Ce système d'instruction laïque se trouva merveilleusement propre à prendre la contagion du ministère, d'autant plus que certains professeurs étoient imbus des principes de la révolution; principes qu'ils avoient seulement dissimulés sous

le gouvernement de Buonaparte et sous l'administration de M. de Fontanes. M. le président de la commission de l'instruction publique ne les a point retenus; il agit d'après d'autres vues: il élargit la voie au torrent que le grand-maître avoit resserré par de fortes digues; il semble croire que l'esprit humain a des besoins jusqu'ici inconnus, lesquels il est pressant de satisfaire ; il regarde comme des vérités nouvelles, ce que nous autres petits génies, nous prenions pour de vieilles erreurs; il ne trouve aucun péril à faire essayer une sagesse d'une espèce étrange par ceux qui ont fait à peine l'essai de la vie; il a la tête trop puissante pour s'occuper des craintes vulgaires qui nous troublent; il plane au-dessus de nos humbles idées, et ne voit, dans ce qui cause notre effroi, que l'émancipation d'une enfance pensante, réfléchissante et agissante, délivrée des liens des préjugés comme des langes du berceau.

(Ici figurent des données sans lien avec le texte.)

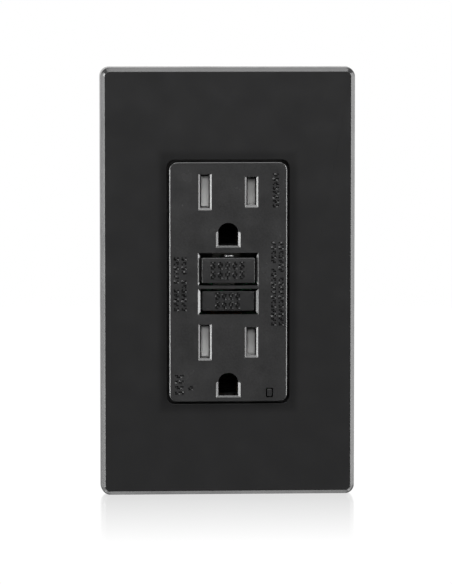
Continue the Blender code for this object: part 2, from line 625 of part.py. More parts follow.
def clamps():
    """Terminal screw and clamp plate of each of the four wire terminals."""
    head_r, head_t = 3.9, 2.4
    for row, z in (("line", LINE_TERMINAL_Z), ("load", LOAD_TERMINAL_Z)):
        for label, side, mat in (("hot", 1, BRASS), ("neutral", -1, NICKEL)):
            face = side * (BUS_X + SHEET + GAP)
            axis = pivot(f"{row}_{label}_clamp_axis", (face, TERMINAL_Y, z))
            x0, x1 = sorted((0, side * CLAMP_T))
            half = CLAMP_SIZE / 2
            plate = place(f"{row}_{label}_clamp_plate", block(x0, x1, -half, half, -half, half), mat,
                          parent=axis, smooth=False)
            hole = terminal_hole(0, z, 2.15)
            bmesh.ops.translate(hole, verts=hole.verts, vec=Vector((0, -TERMINAL_Y, -z)) * MM)
            cut(plate, hole)
            for tool in [m.object for m in plate.modifiers]:
                tool.parent = axis
            screw = place(f"{row}_{label}_screw", slotted_screw(head_r, head_t, 1.8, 5.4), mat,
                          at=(side * (CLAMP_T + GAP), 0, 0), turn=(0, 0, 90 * side), parent=axis)
            cut(screw, driver_slot(head_r, head_t, width=1.0, depth=0.9))
            for tool in [m.object for m in screw.modifiers]:
                tool.parent = axis


# ---------------------------------------------------------------- trip mechanism and board


def latch():
    block_z0, block_z1 = RESET_Z - 4.2, RESET_Z + 4.2
    slider = place("latch_block", block(-5.0, 5.0, LATCH_FRONT, LATCH_BACK, block_z0, block_z1),
                   BOBBIN_PLASTIC, smooth=False)
    add(slider, block(-13.0, 13.0, LATCH_FRONT, LATCH_FRONT + 1.6, RESET_Z - 2, RESET_Z + 2))
    slot_front = LATCH_PLATE_Y - GAP
    slot_back = LATCH_PLATE_Y + 0.8 + GAP
    cut(slider, block(-3.3, 3.3, slot_front, slot_back, block_z0 - 1, block_z1 + 1))
    cut(slider, prism(disc(1.4, 0, RESET_Z, 12), LATCH_FRONT - 1, slot_front + 0.2))
    cut(slider, prism(disc(2.0, 0, RESET_Z, 12), slot_back - 0.2, LATCH_BACK + 1))
    plate = place("latch_plate", block(-3.0, 3.0, LATCH_PLATE_Y, LATCH_PLATE_Y + 0.8, -4.0, 9.5),
                  ZINC, smooth=False)
    keyhole = block(-1.25, 1.25, LATCH_PLATE_Y - 1, LATCH_PLATE_Y + 2, 0.7, 4.9)
    cut(plate, keyhole)
    pin = turned([(1.0, -1.6), (1.0, 18.9), (1.5, 18.9), (1.5, 19.4), (0.5, 20.4)], 12)
    place("reset_pin", pin, ZINC, at=(0, 0, RESET_Z))


def solenoid():
    """Bobbin, winding and plunger on a vertical axis below the latch plate."""
    half, flange_t, flange_r, tube_r, bore_r = SOLENOID_L / 2, 1.0, 5.6, 3.2, 2.5
    centre = (0, SOLENOID_Y, SOLENOID_Z)
    bobbin = place("solenoid_bobbin", turned([
        (flange_r, -half), (flange_r, -half + flange_t), (tube_r, -half + flange_t),
        (tube_r, half - flange_t), (flange_r, half - flange_t), (flange_r, half)], 20),
        BOBBIN_PLASTIC, at=centre, turn=(90, 0, 0))
    cut(bobbin, turned([(bore_r, -half - 1), (bore_r, half + 1)], 16))
    wound = half - flange_t - GAP
    winding = place("solenoid_winding", turned([(5.2, -wound), (5.2, wound)], 20), COPPER,
                    at=centre, turn=(90, 0, 0))
    cut(winding, turned([(tube_r + GAP, -wound - 1), (tube_r + GAP, wound + 1)], 20))
    top, bottom = -4.5 - SOLENOID_Z, -22.0 - SOLENOID_Z
    place("solenoid_plunger", turned([(1.6, -top), (2.2, -top + 0.6), (2.2, -bottom)], 14), ZINC,
          at=centre, turn=(90, 0, 0))


def toroid():
    """Current-sensing ring in its cup."""
    front, back = 14.2, BOARD_FRONT - GAP
    cup = place("transformer_case", prism(disc(7.4, 0, TOROID_Z, 20), front, back), BOBBIN_PLASTIC)
    cut(cup, prism(disc(6.6, 0, TOROID_Z, 20), front + 0.8, back + 1))
    add(cup, prism(disc(2.9, 0, TOROID_Z, 14), front + 0.4, back - 0.4))
    cut(cup, prism(disc(2.2, 0, TOROID_Z, 14), front - 1, back + 1))
    ring = place("sensing_coil", turned([(5.8, 0), (6.2, 0.5), (6.2, 5.3), (5.8, 5.8)], 20), FERRITE,
                 at=(0, front + 1.1, TOROID_Z))
    cut(ring, turned([(3.3, -1), (3.3, 7)], 14))


def circuit_board():
    board = place("circuit_board", block(-BOARD_W / 2, BOARD_W / 2, BOARD_FRONT, BOARD_FRONT + BOARD_T,
                                         -BOARD_H / 2, BOARD_H / 2), BOARD_GREEN, smooth=False)
    cut(board, prism(disc(2.0, 0, TOROID_Z, 12), BOARD_FRONT - 1, BOARD_FRONT + 3))
    face = BOARD_FRONT - GAP
    varistor = turned([(3.9, -1.8), (4.6, -1.2), (4.6, 1.2), (3.9, 1.8)], 20)
    place("varistor", varistor, CERAMIC_BLUE, at=(-9.5, face - 4.7, -26.0), turn=(0, 0, 90))
    place("filter_capacitor", prism(outline(5.2, 7.0, 1.2, 9.2, -23.9, 3), 15.0, face), CAPACITOR_RED)
    place("thyristor", prism(half_disc(2.4, -8.5, -2.5), 17.5, face), CHIP_BLACK)
    chip_edge = 0.3
    chip = loft([
        (rectangle(6.0 + chip_edge, 10.9 - chip_edge, -1.5 + chip_edge, 4.5 - chip_edge), face - 1.6),
        (rectangle(6.0, 10.9, -1.5, 4.5), face - 0.8),
        (rectangle(6.0 + chip_edge, 10.9 - chip_edge, -1.5 + chip_edge, 4.5 - chip_edge), face),
    ])
    place("control_chip", chip, CHIP_BLACK, smooth=False)


def half_disc(radius, x, z, steps=8):
    """Round outline with one side cut flat."""
    start, sweep = math.radians(-60), math.radians(300)
    turn = [start + sweep * i / steps + math.radians(90) for i in range(steps + 1)]
    return [(x + radius * math.cos(a), z + radius * math.sin(a)) for a in turn]


# ---------------------------------------------------------------- rear housing


def rear_housing():
    """Deep cup with corner posts, terminal windows and wire holes."""
    cup = place("rear_housing", prism(outline(BODY_W, BODY_H, BODY_CORNER), HOUSING_FRONT, HOUSING_BACK),
                HOUSING_PLASTIC)
    room = outline(BODY_W - 2 * BODY_WALL, BODY_H - 3.8, 1.0, steps=2)
    inner_back = HOUSING_BACK - HOUSING_SKIN
    cut(cup, prism(room, HOUSING_FRONT - 1, inner_back))
    corners = [(sx * POST_X, sz * POST_Z) for sx in (-1, 1) for sz in (-1, 1)]
    for x, z in corners:
        add(cup, prism(disc(POST_R, x, z, 12), HOUSING_FRONT, inner_back + 0.5))
    for x, z in corners:
        cut(cup, prism(disc(POST_HOLE_R, x, z, 10), HOUSING_FRONT - 1, HOUSING_BACK + 1))
        cut(cup, prism(disc(2.6, x, z, 12), HOUSING_BACK - 1.5, HOUSING_BACK + 1))
    for side in (-1, 1):
        for z in (LOAD_TERMINAL_Z, LINE_TERMINAL_Z):
            x0, x1 = sorted((side * 18.0, side * 22.0))
            cut(cup, block(x0, x1, TERMINAL_Y - TERMINAL_HALF, TERMINAL_Y + TERMINAL_HALF,
                           z - TERMINAL_HALF, z + TERMINAL_HALF))
            for dz in (-3.3, 3.3):
                cut(cup, prism(disc(1.7, side * 17.4, z + dz, 10), inner_back - 1, HOUSING_BACK + 1))
    head_r, head_t = 2.3, 1.1
    for number, (x, z) in enumerate(corners, 1):
        seat = HOUSING_BACK - 1.5 + GAP
        screw = place(f"housing_screw_{number}",
                      slotted_screw(head_r, head_t, 1.2, seat + 2.0, steps=12), ZINC,
                      at=(x, seat, z), turn=(180, 0, 0))
        cut(screw, driver_slot(head_r, head_t, width=0.7, depth=0.5))


cover_plate()
mounting_frame()
frame_screws()
face_cover()
buttons()
indicator()
shutters()
mounting_strap()
ground_contacts()
box_screws()
contact_carrier()
load_contacts()
contact_arms()
line_terminals()
clamps()
latch()
solenoid()
toroid()
circuit_board()
rear_housing()
bpy.context.view_layer.update()
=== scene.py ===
"""Looks of the duplex ground-fault outlet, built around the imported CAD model.

Lengths in the constants are in millimetres, in the frame of the CAD: +X right, +Y into the wall,
+Z up, origin on the wall plane at the centre of the outlet.
"""

import json
import math

import bmesh
import bpy
from mathutils import Matrix, Vector

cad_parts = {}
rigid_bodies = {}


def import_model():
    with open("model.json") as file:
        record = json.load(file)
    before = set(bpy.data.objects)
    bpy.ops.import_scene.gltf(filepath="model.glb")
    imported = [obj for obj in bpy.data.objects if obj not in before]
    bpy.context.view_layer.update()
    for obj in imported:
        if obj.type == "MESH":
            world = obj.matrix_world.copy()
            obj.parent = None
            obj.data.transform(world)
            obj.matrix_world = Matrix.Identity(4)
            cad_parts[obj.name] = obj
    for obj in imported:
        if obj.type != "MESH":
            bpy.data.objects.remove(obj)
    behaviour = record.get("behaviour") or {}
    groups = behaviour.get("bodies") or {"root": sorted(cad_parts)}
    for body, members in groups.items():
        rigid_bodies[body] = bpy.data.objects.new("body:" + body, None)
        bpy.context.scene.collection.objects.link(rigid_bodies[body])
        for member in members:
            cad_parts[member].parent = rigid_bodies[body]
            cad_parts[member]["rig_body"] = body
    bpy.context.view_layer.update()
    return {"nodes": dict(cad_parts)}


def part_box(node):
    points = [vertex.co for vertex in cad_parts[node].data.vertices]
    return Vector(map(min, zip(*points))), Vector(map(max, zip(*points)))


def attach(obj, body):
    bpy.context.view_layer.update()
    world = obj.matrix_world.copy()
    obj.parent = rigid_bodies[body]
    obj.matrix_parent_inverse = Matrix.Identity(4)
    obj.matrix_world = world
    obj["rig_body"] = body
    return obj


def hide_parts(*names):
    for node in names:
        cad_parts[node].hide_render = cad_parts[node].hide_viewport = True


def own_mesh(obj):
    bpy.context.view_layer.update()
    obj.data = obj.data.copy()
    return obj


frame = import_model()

NODE_SLOTS = {name: node.data.materials[0].name.split(".")[0] for name, node in frame["nodes"].items()}
NODE_BODIES = {name: node["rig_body"] for name, node in frame["nodes"].items()}
TERMINALS = [(f"{row}_{label}", side) for row in ("line", "load")
             for label, side in (("hot", 1), ("neutral", -1))]
MM = 0.001
SHARP_ANGLE = 32.0
WHITE = (1, 1, 1, 1)

# Cover plate
PLATE_W, PLATE_H, PLATE_CORNER, FRONT_CORNER = 69.85, 117.5, 2.5, 1.45
PLATE_FRONT, PLATE_SHOULDER = -6.6, -5.45
PLATE_DRAFT, PLATE_INSET = 0.2, 1.3
PLATE_WALL, PLATE_SKIN, CAVITY_CORNER = 1.8, 2.2, 1.5
WINDOW_W, WINDOW_H, WINDOW_CORNER = 33.6, 66.95, 2.2
WINDOW_FILLET = 0.1
LUG_Z, LUG_HALF, RIB_Z, RIB_HALF = 32.0, 4.0, 50.0, 5.0
FRAME_W = 62.0

# Face of the outlet
FACE_W, FACE_H, FACE_CORNER = 32.1, 65.5, 2.1
FACE_CHAMFER_W, FACE_CHAMFER_H, FACE_CHAMFER_T = 0.2, 0.155, 0.158
FACE_FRONT, FACE_SKIN = -7.4, 2.2
BODY_W, BODY_H, BODY_CORNER, BODY_WALL = 42.5, 68.0, 2.2, 1.6
SHOULDER_FRONT, STRAP_BACKING = -2.9, -1.6
SLOT_X, SLOT_W = 6.35, 2.7
SLOT_BEVEL_W, SLOT_BEVEL_T = 0.46, 0.378
NEUTRAL_SLOT_H, HOT_SLOT_H = 8.7, 7.2
OUTLETS = {"upper": 24.5, "lower": -16.65}
BOTTOM_BEVEL, BOTTOM_LIFT, TOP_BEVEL, TOP_LIFT = 1.35, 0.17, 0.5, 0.55
GROUND_DROP, GROUND_R, GROUND_STRAIGHT = 11.0, 2.73, 3.48
GROUND_BEVEL_W, GROUND_BEVEL_T = 0.62, 0.5
GROUND_BOTTOM_BEVEL, GROUND_ARCH_BEVEL = 0.82, 0.08
GROUND_FLARE, FLARE_DEPTH, GROUND_THROAT, SLEEVE_SCALE, WELL_SCALE = 1.22, 2.8, 0.93, 1.42, 1.28
POST_X, POST_Z, POST_R, POST_HOLE_R = 17.3, 29.8, 2.4, 1.5

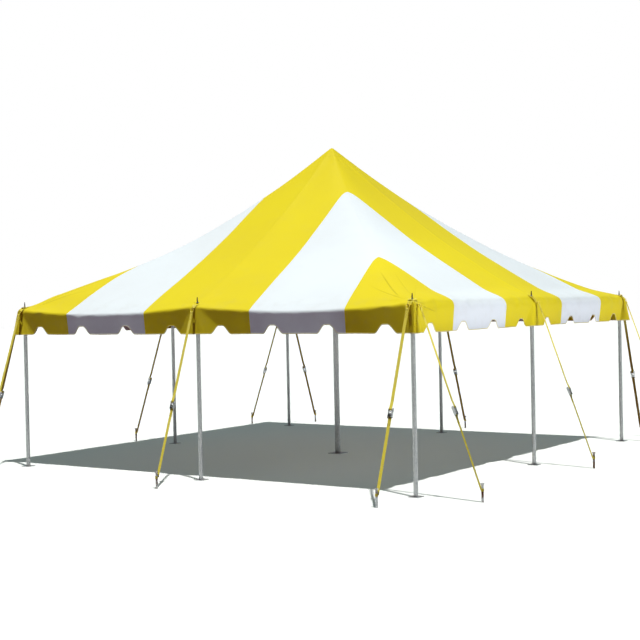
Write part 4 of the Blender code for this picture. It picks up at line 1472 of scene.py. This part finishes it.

Si c'est là, comme on l'assure, la doctrine du chef actuel de l'instruction publique, elle n'a rien qui s'éloigne du système de notre administration. M. le président ne fait que se conformer à l'esprit des hommes qui nous gouvernent. Jadis on placoit dans le sanctuaire de la justice l'image du Dieu des chrétiens : le crucifix rappeloit à la fois la loi, le législateur, le juge et le jugé. En présence de cette redoutable image, et pour ainsi dire sous les yeux de ce Christ qui doit un jour se montrer à la droite du souverain Arbitre, quel juge eût été prévaricateur, quel magistrat eût osé apposer le sceau à un acte inique? Les temps sont changés : aujourd'hui c'est le ministre de la justice qui combat jusqu'au nom de la religion, qui écarte de nos transactions politiques la règle divine, comme peu nécessaire sans doute aux règles humaines. Il est tout simple alors que l'éducation ressemble à la législation; il est inutile de créer des hommes croyans pour des lois athées. Nous voulons une

société purement physique avec des gendarmes et des sophistes, il y a lieu de croire que nous arriverons à ce chef-d'œuvre de la civilisation. Nous aurons alors une enfance sans innocence, une jeunesse sans générosité, une vieillesse sans sagesse, une mort sans consolation; cela suffit à une vie qui doit aboutir au néant.

L'Université réunit aujourd'hui le double vice du despotisme et de la démocratie: despotique par son administration, elle est démocratique par les doctrines qui l'ont envahie. Le président a conservé et augmenté la puissance du grandmaître : on est toujours plus tyrannique lorsqu'on peut se mettre à l'abri de la responsabilité, en rejetant les mesures qu'on a prises sur la volonté d'une commission. Le président peut donc, avec son conseil, fermer et ouvrir à son gré des écoles, placer et déplacer qui bon lui semble, disposer d'un trait de plume, sur un faux rapport, de l'honneur et de l'état d'un citoyen.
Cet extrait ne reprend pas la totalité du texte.